As Crowley explains, “the numbers slaved to Islam far exceeded the black slaves taken in the sixteenth century.” Atlantic slaving was a matter of “cold business,” but in the Mediterranean it was heightened by “religious hatred.” The Islamic raiders set out “to damage the material infrastructure of Spain and Italy, and to undermine the spiritual and psychic basis of Christians’ lives.” In Africa, it was a slave “trade,” with buyers and sellers. 

“Slavery begets slavery,” wrote John Hanning Speke in Journal of the Discovery of the Source of the Nile, published in 1863. “To catch slaves is the first thought of every chief in the interior,  hence fights and slavery impoverish the land.” Those caught in tribal wars were “made slaves and sold to the Arabs for a few yards of common cloth, brass wire, or beads.” The Arabs took the slaves to the Zanzibar market where they were “resold like horses to highest bidder, and then kept in bondage by their new masters.” Some were taken away on ships and many died in “the most disgusting ‘ferret-box’ atmosphere.”

On the other hand, African leaders such as Chief Mbumi “knew that the English were opposed to slavery.” As Speke explains, “slavery had received a severe blow by the sharp measures Col. Rigby had taken in giving tickets of emancipation,” even to slaves secretly kept by Indian subjects. The Muslim enslavement of black Africans flowed from the practice of Islam itself.

Mohammed kept 17 male slaves and 11 female slaves, explained Edward Gibbon in Decline and Fall of the Roman Empire. Abubeker, the first caliph after Mohammed, kept black slaves, and other caliphs and sultans likely followed suit. The seraglio of Abdalrahman, of the Umayyad dynasty, numbered 6,300, including his wives, concubines, and “black eunuchs.” Christians who fell under the control of Muslims were “slaves of despotism,” and condemned to groveling dhimmitude. Subjection of Christians was also the object of the Muslim slave raids in the Mediterranean.

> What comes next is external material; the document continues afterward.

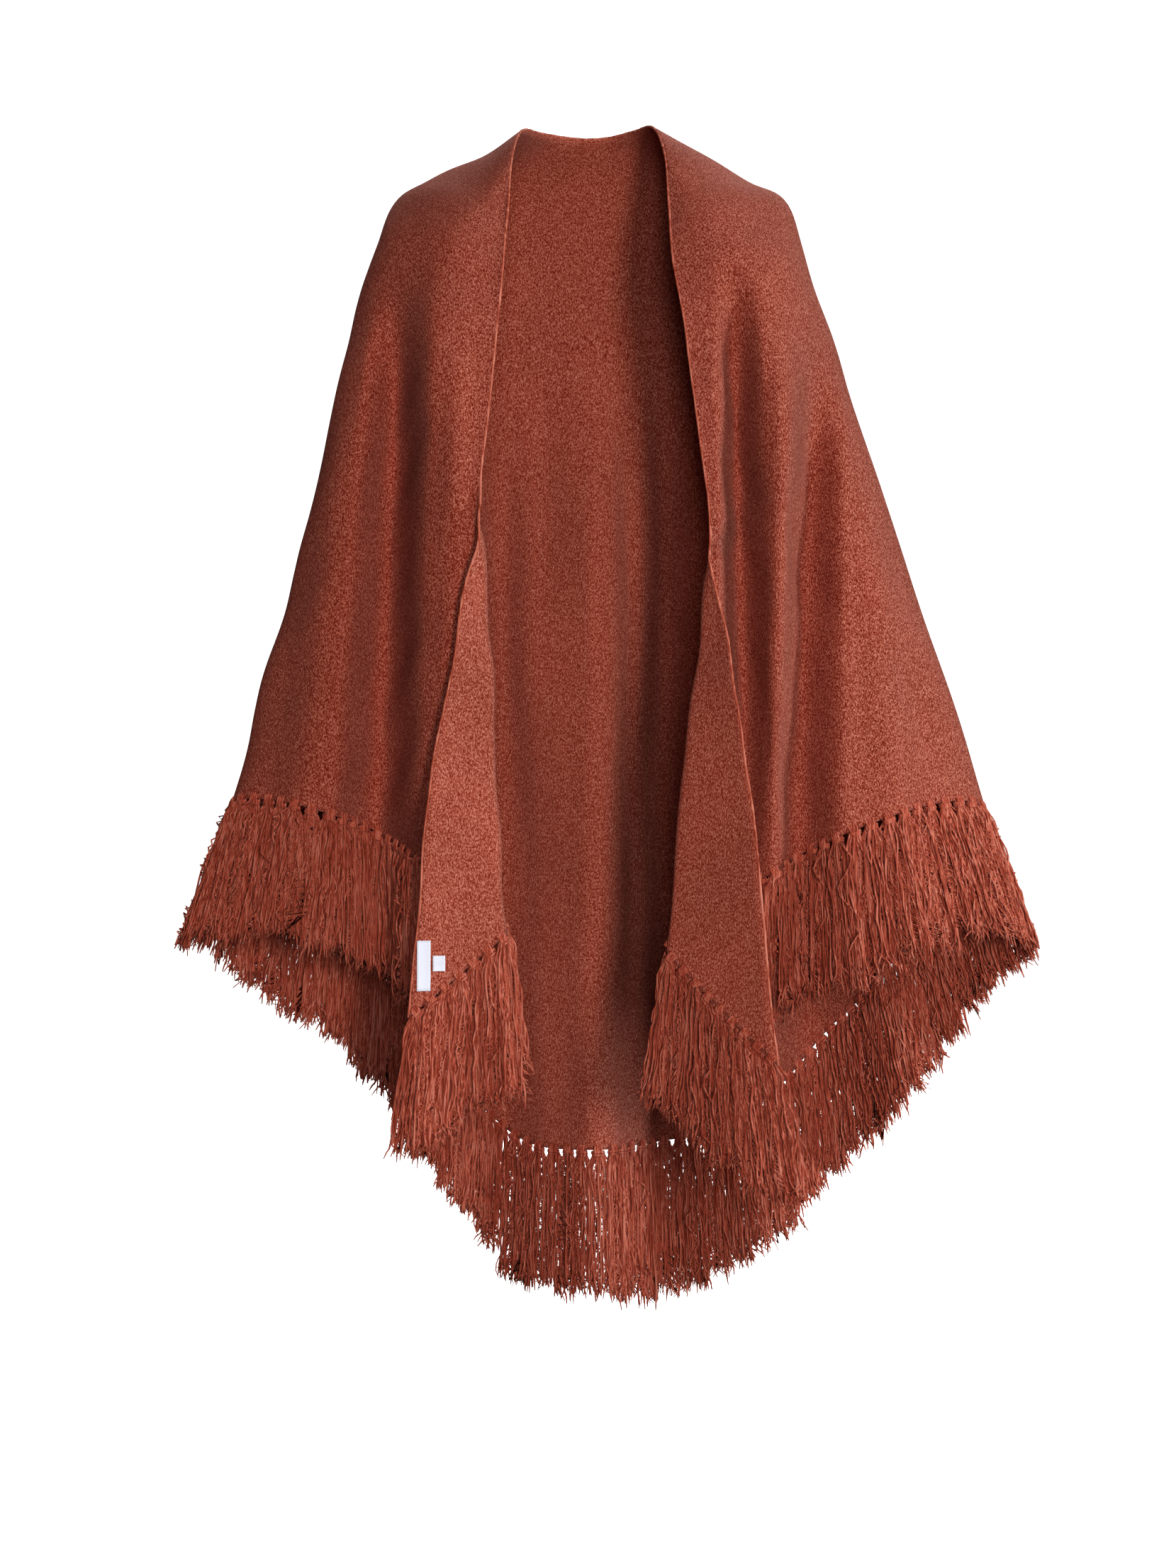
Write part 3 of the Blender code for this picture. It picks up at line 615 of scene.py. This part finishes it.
fringeParts = (       # piece, CAD node, column of the cloth where it ends
    ("tasselsEdgeLeft", "fringe_edge_left", 22.0),
    ("tasselsFrontLeftInner", "fringe_front_left_inner", 47.6),
    ("tasselsFrontLeftOuter", "fringe_front_left_outer", 70.0),
    ("tasselsSideLeft", "fringe_side_left", 98.0),
    ("tasselsBackLeftOuter", "fringe_back_left_outer", 126.0),
    ("tasselsBackLeftInner", "fringe_back_left_inner", 154.0),
    ("tasselsBackRightInner", "fringe_back_right_inner", 182.0),
    ("tasselsBackRightOuter", "fringe_back_right_outer", 210.0),
    ("tasselsSideRight", "fringe_side_right", 238.0),
    ("tasselsFrontRightOuter", "fringe_front_right_outer", 260.4),
    ("tasselsFrontRightInner", "fringe_front_right_inner", 286.0),
    ("tasselsEdgeRight", "fringe_edge_right", 308.1),
)


def hemFrames():
    hem = clothPoints[-1]
    down = hem - clothPoints[-4]
    down /= np.linalg.norm(down, axis=1)[:, None]
    along = np.gradient(hem, axis=0)
    along /= np.linalg.norm(along, axis=1)[:, None]
    through = np.cross(along, down)
    through /= np.linalg.norm(through, axis=1)[:, None]
    out = np.cross(through, along)
    out *= np.sign(np.sum(out * down, axis=1))[:, None]
    return hem, along, out, through, down


hemData = hemFrames()
hemLengths = np.concatenate([[0.0], np.cumsum(np.linalg.norm(np.diff(hemData[0], axis=0), axis=1))])


def readHem(length):     # root point and directions at a length along the hem
    rows = [np.array([np.interp(length, hemLengths, data[:, k]) for k in range(3)]) for data in hemData]
    return [rows[0]] + [row / np.linalg.norm(row) for row in rows[1:]]


def reachAt(root):     # length of a tassel at this root against the fringe's length
    reach = np.array(fringeReach)
    return np.interp(root[0], reach[:, 0], reach[:, 1 if root[1] < 0.0 else 2])


def tasselPaths(length, chance):
    root, along, out, through, down = readHem(length)
    hang = down + np.array([0.245 * root[0], 0.10 * root[1], -0.10])
    hang /= np.linalg.norm(hang)
    level = np.linalg.norm(along[:2])
    flat = np.array([along[0], along[1], 0.0]) / level
    deep = np.cross(flat, hang)
    deep /= np.linalg.norm(deep)
    count, steps = fringe["yarns"], fringe["steps"]
    t = np.linspace(0.0, 1.0, steps)[None, :]
    spread = smoothStep(t / fringe["spreadBy"])
    side = (np.linspace(-1.0, 1.0, count) + chance.normal(0.0, 0.12, count))[:, None]
    side = side[chance.permutation(count)]
    half = fringe["halfShare"] * fringe["spacing"] * level * (1.0 + 0.30 * t) * chance.uniform(0.92, 1.12)
    longer = fringe["length"] * reachAt(root) * (1.0 + chance.normal(0.0, 0.035))
    longer = longer * (1.0 + chance.normal(0.0, 0.03, (count, 1)))
    lean = (0.010 * math.sin(length * 118.0) + chance.normal(0.0, 0.011)) * t ** 1.3
    phase = chance.uniform(0.0, 2 * math.pi, (4, count, 1))
    waves = chance.uniform(1.4, 3.3, (2, count, 1))
    size = chance.gamma(2.2, 0.00050, (2, count, 1))
    strays = chance.uniform(0.0, 1.0, (2, count, 1)) < fringe["strayShare"]
    size *= np.where(strays, fringe["stray"], 1.0)
    across = side * (fringe["bundle"] * (1 - spread) + half * spread) + longer * lean
    across = across + spread * size[0] * np.sin(2 * math.pi * waves[0] * t + phase[0])
    across = across + spread * 0.45 * size[1] * np.sin(2 * math.pi * waves[0] * 1.7 * t + phase[2])
    fore = fringe["bundleDeep"] * (1 - spread) + fringe["hangDeep"] * spread
    fore = chance.normal(0.0, 1.0, (count, 1)) * fore
    fore = fore + spread * size[1] * np.sin(2 * math.pi * waves[1] * t + phase[1])
    tip = smoothStep((t - fringe["hookFrom"]) / (1.0 - fringe["hookFrom"])) ** 2
    hook = chance.normal(0.0, fringe["hook"], (count, 1)) * tip       # loose ends curl
    across = across + hook
    start = root + out * fringe["startDrop"]
    fall = longer * t - 0.9 * np.abs(hook)
    paths = start + hang * fall[:, :, None] + flat * across[:, :, None] + deep * fore[:, :, None]
    radii = np.full((count, steps), fringe["yarnRadius"]) * chance.uniform(0.8, 1.2, (count, 1))
    radii[:, -1] *= fringe["tipShare"]
    return paths, radii


def knotPaths(length):     # a loop over the edge of the cloth and the turns that hold it
    root, along, out, through, down = readHem(length)
    turn = np.linspace(0.0, 2 * math.pi, knot["points"])
    paths = []
    for k in range(knot["turns"]):
        middle = root + out * (0.0016 + knot["turnStep"] * k)
        wide = knot["halfWidth"] + 0.0005 * math.sin(k * 2.0)
        paths.append(middle + along * (wide * np.cos(turn))[:, None]
                     + through * (knot["halfDepth"] * np.sin(turn))[:, None]
                     + out * (0.0005 * np.sin(turn + k))[:, None])
    rise = np.linspace(0.0, 1.0, knot["points"])
    for k in range(knot["loops"]):
        place = (k - (knot["loops"] - 1) / 2) * knot["loopStep"]
        paths.append(root + along * (place + 0.0003 * np.sin(rise * 5.0))[:, None]
                     + out * (0.0035 - knot["loopRise"] * np.sin(rise * math.pi))[:, None]
                     + through * (0.0026 * np.cos(rise * math.pi))[:, None])
    paths = np.array(paths)
    return paths, np.full(paths.shape[:2], knot["radius"])


def makeTassels():
    chance = np.random.default_rng(fringe["seed"])
    count = int(hemLengths[-1] / fringe["spacing"])
    middles = (np.arange(count) + 0.5) * hemLengths[-1] / count
    columns = np.interp(middles, hemLengths, np.arange(len(hemLengths)))
    first = 0.0
    made = []
    for name, node, last in fringeParts:
        own = [m for m, c in zip(middles, columns) if first <= c < last]
        first = last
        bm = bmesh.new()
        for length in own:
            sweepMany(bm, *tasselPaths(length, chance), fringe["yarnSides"])
            sweepMany(bm, *knotPaths(length), knot["sides"])
        bmesh.ops.recalc_face_normals(bm, faces=bm.faces[:])
        piece = finishMesh(name, bm, [yarnMaterial])
        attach(piece, "root")
        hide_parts(node)
        made.append(piece)
    print("tassels made:", count)
    return made


tassels = makeTassels()

# The labels are bare and lie on the turned back edge at the left. They carry no script.
labelWall = 0.0007
labels = {
    "labelWovenBlank": {"node": "label_woven_blank", "x": -0.1535, "z": -0.8150, "width": 0.0125,
                        "height": 0.047, "lift": 0.0022},
    "tagSmallBlank": {"node": "tag_small_blank", "x": -0.1395, "z": -0.8130, "width": 0.0115,
                      "height": 0.0145, "lift": 0.0024},
}


def makeLabel(name, facts, tree):
    bm = bmesh.new()
    bmesh.ops.create_grid(bm, x_segments=6, y_segments=14, size=0.5)
    for vert in bm.verts:
        px = facts["x"] + vert.co.x * facts["width"]
        pz = facts["z"] + vert.co.y * facts["height"]
        curl = 0.0006 * (2 * vert.co.x) ** 2 + 0.0005 * math.sin(vert.co.y * 6.0)
        hit = tree.ray_cast(Vector((px, -0.5, pz)), Vector((0.0, 1.0, 0.0)))[0]
        vert.co = Vector((px, hit.y - facts["lift"] - curl, pz))
    bmesh.ops.recalc_face_normals(bm, faces=bm.faces[:])
    piece = finishMesh(name, bm, [tapeMaterial])
    wall = piece.modifiers.new("wall", "SOLIDIFY")
    wall.thickness = labelWall
    wall.offset = 0.0
    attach(piece, "root")
    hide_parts(facts["node"])
    return piece


def clothTree():
    rows, columns = clothPoints.shape[:2]
    firsts = [r * columns + c for r in range(rows - 1) for c in range(columns - 1)]
    corners = [(n, n + 1, n + columns + 1, n + columns) for n in firsts]
    return BVHTree.FromPolygons([Vector(p) for p in clothPoints.reshape(-1, 3)], corners)


surfaceTree = clothTree()
labelPieces = [makeLabel(name, facts, surfaceTree) for name, facts in labels.items()]
print("labels made")


studio = {"floorZ": -1.20, "floorHalf": 14.0, "lens": 74.42, "sensor": 36.0, "camera": (0.0, -3.2, -0.645)}
areaLights = (       # name, place, target, size, power, colour
    ("keyLight", (2.9, -1.1, 0.10), (0.0, 0.0, -0.6), (0.6, 1.2), 60.0, (0.80, 1.07, 1.16)),
    ("frontLight", (1.66, -7.6, -0.45), (0.0, 0.0, -0.6), (0.9, 2.4), 350.0, (1.0, 0.93, 0.86)),
    ("openingLight", (0.15, -7.6, -0.5), (0.0, 0.0, -0.6), (0.9, 2.4), 185.0, (1.0, 1.08, 1.12)),
    ("topLight", (0.0, 0.6, 2.4), (0.0, 0.3, -0.5), (2.5, 2.5), 5.0, (1.0, 1.0, 1.0)),
    ("backLight", (0.0, 2.2, 1.7), (0.0, 0.15, -0.6), (2.0, 0.8), 75.0, (1.0, 1.0, 1.0)),
    ("leftLight", (-3.0, 0.9, 0.3), (0.0, 0.1, -0.6), (1.0, 1.4), 3.0, (1.0, 1.0, 1.0)),
)


def makeFloor():
    bm = bmesh.new()
    bmesh.ops.create_grid(bm, x_segments=2, y_segments=2, size=studio["floorHalf"])
    for vert in bm.verts:
        vert.co.z = studio["floorZ"]
    piece = finishMesh("paleFloor", bm, [makePaper()])
    return piece


def mixForCamera(tree, others, cameraSees, output):     # one shader for the camera, one for all other rays
    path = addNode(tree, "LightPath")
    mix = addNode(tree, "MixShader")
    tree.links.new(path.outputs["Is Camera Ray"], mix.inputs[0])
    tree.links.new(others.outputs[0], mix.inputs[1])
    tree.links.new(cameraSees.outputs[0], mix.inputs[2])
    tree.links.new(mix.outputs[0], tree.nodes[output].inputs["Surface"])


def makePaper():
    material = bpy.data.materials.new("palePaper")
    material.use_nodes = True
    tree = material.node_tree
    shown = tree.nodes["Principled BSDF"]       # the camera sees it near white
    shown.inputs["Base Color"].default_value = (0.90, 0.90, 0.90, 1)
    shown.inputs["Roughness"].default_value = 0.95
    shown.inputs["Specular IOR Level"].default_value = 0.0
    shown.inputs["Emission Color"].default_value = (1, 1, 1, 1)
    shown.inputs["Emission Strength"].default_value = 0.88
    bounce = addNode(tree, "BsdfDiffuse", {"Color": (0.08, 0.08, 0.08, 1)})   # it throws little light back
    mixForCamera(tree, bounce, shown, "Material Output")
    return material


def addArea(name, place, target, size, power, colour):
    light = bpy.data.lights.new(name, "AREA")
    light.shape = "RECTANGLE"
    light.size, light.size_y = size
    light.energy = power
    light.color = colour
    lamp = bpy.data.objects.new(name, light)
    lamp.location = place
    lamp.rotation_euler = (Vector(target) - Vector(place)).to_track_quat("-Z", "Y").to_euler()
    bpy.context.scene.collection.objects.link(lamp)


def makeWorld():
    world = bpy.data.worlds.new("studioWorld")
    world.use_nodes = True
    tree = world.node_tree
    shown = tree.nodes["Background"]
    shown.inputs["Color"].default_value = (1, 1, 1, 1)
    faintFill = {"Color": (1.0, 0.40, 0.28, 1), "Strength": 0.045}     # from all round, as in a warm room
    mixForCamera(tree, addNode(tree, "Background", faintFill), shown, "World Output")
    return world


def makeStudio():
    scene = bpy.context.scene
    camera = bpy.data.objects.new("camera", bpy.data.cameras.new("camera"))
    camera.data.lens = studio["lens"]
    camera.data.sensor_width = studio["sensor"]
    camera.location = studio["camera"]
    camera.rotation_euler = (math.pi / 2, 0.0, 0.0)
    scene.collection.objects.link(camera)
    scene.camera = camera
    makeFloor()
    for facts in areaLights:
        addArea(*facts)
    scene.world = makeWorld()
    scene.view_settings.view_transform = "Standard"
    scene.view_settings.look = "Medium High Contrast"


makeStudio()
print("studio made")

“It took the New World Americans finally to scotch the menace of the Barbary pirates,” notes Roger Crowley. Back at home, those Americans also fought a war over slavery and 30 years after the British Slavery Abolition Act, President Lincoln issued the Emancipation Proclamation. By contrast, the Islamic world did not fight a war over slavery, and in Muslim nations the practice continued.

Saudi Arabian Slavery Persists Despite Ban by Faisal in 1962,” headlined the New York Times in 1967. In 2011, the Atlantic outed Mauritania as, “The Country Where Slavery Is Still Normal.” In Mauritania, slavery “remains pervasive, with an estimated half million Mauritanians enslaved, about 20 percent of the population.” Mauritanian slaves, the article explains, are “forbidden from owning property, a last name, or legal custody of their own children.”

Jump ahead to 2017, when CNN reported on a Nigerian man in his twenties, offered for sale with a group of “big strong boys for farm work,” for the price of 1,200 Libyan dinars, about $800. “Does anybody need a digger?” cried the slave salesman. “This is a digger, a big strong man, he’ll dig. What am I bid?” Within minutes, the men are being “handed over to their new ‘masters.’”

In 2018, NPR reported on “a pattern of slave-trade abuses of migrants detained in Libya.” These are people from across Africa and Asia, now detained and sold at “open slave markets.” Since non-blacks predominate among the buyers, racism is surely involved.

Denunciations of existing slavery are hard to find in the United States, which abolished slavery 157 years ago in 1863, and in Canada, where slavery never existed. Much easier to find, in two of the freest, most affluent countries on earth, are claims of slavery as the driver of “systemic racism.” If those now enslaved in Libya or Mauritania thought that was uninformed, and even perverse, it would be hard to blame them.